DNA ‘printing press’ could quickly store mountains of data
Inspired by ancient invention of movable type, researchers use blocks of DNA to dramatically increase writing speed
The invention of the printing press and movable type—metal letters that can be arranged and inked—led to the Renaissance and an explosion of information that continues to this day. Now, researchers report applying the concept of movable type at the molecular level to dramatically speed up the ability to encode data in strands of DNA, an incredibly high-density medium for storing information. Although only demonstrated in the lab so far, the new approach, reported today in Nature, could energize the emerging DNA data storage industry by making it cost effective to archive vital information for decades and beyond, independent researchers say.
“It’s a really nice proof of concept and a significant improvement over previous DNA data storage approaches,” says Kun Zhang, a genomics expert at Altos Labs. “It gets around a barrier of DNA data storage that requires synthesizing DNA from scratch,” adds Jeff Nivala, a biophysicist at the University of Washington.
The allure of DNA data storage is immense: A single gram of DNA can store up to 215 petabytes of data, enough to store 10 million hours of high-definition video. At that rate, a few pickup trucks worth of DNA could store all the data humanity has ever recorded. And unlike conventional electronic hard drives, which degrade in years or decades, DNA can last for millennia.
Moreover, reading out data encoded in DNA’s four-letter alphabet is straightforward and relatively fast these days with DNA sequencing machines.

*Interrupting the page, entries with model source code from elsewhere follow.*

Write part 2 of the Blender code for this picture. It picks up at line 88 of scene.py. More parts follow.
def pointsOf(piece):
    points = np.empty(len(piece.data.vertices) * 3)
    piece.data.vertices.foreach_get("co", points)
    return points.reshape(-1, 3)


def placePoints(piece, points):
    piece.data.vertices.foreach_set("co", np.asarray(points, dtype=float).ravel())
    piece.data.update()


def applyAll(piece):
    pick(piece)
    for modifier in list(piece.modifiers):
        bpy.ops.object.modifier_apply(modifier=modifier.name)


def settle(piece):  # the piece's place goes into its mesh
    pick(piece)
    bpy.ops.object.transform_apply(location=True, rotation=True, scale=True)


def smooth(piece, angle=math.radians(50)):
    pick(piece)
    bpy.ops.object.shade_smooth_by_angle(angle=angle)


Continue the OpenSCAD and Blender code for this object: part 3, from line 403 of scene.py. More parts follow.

The problem is writing the data, which typically requires synthesizing custom strands of DNA one letter at a time. Today’s fastest DNA writers can synthesize about 320 million bytes of DNA data per day. At this speed, writing a single gram’s worth of DNA would take nearly 2 million years. “It’s unaffordable compared to hard drives because the writing speed is quite slow,” says Long Qian, a computational biologist at Peking University.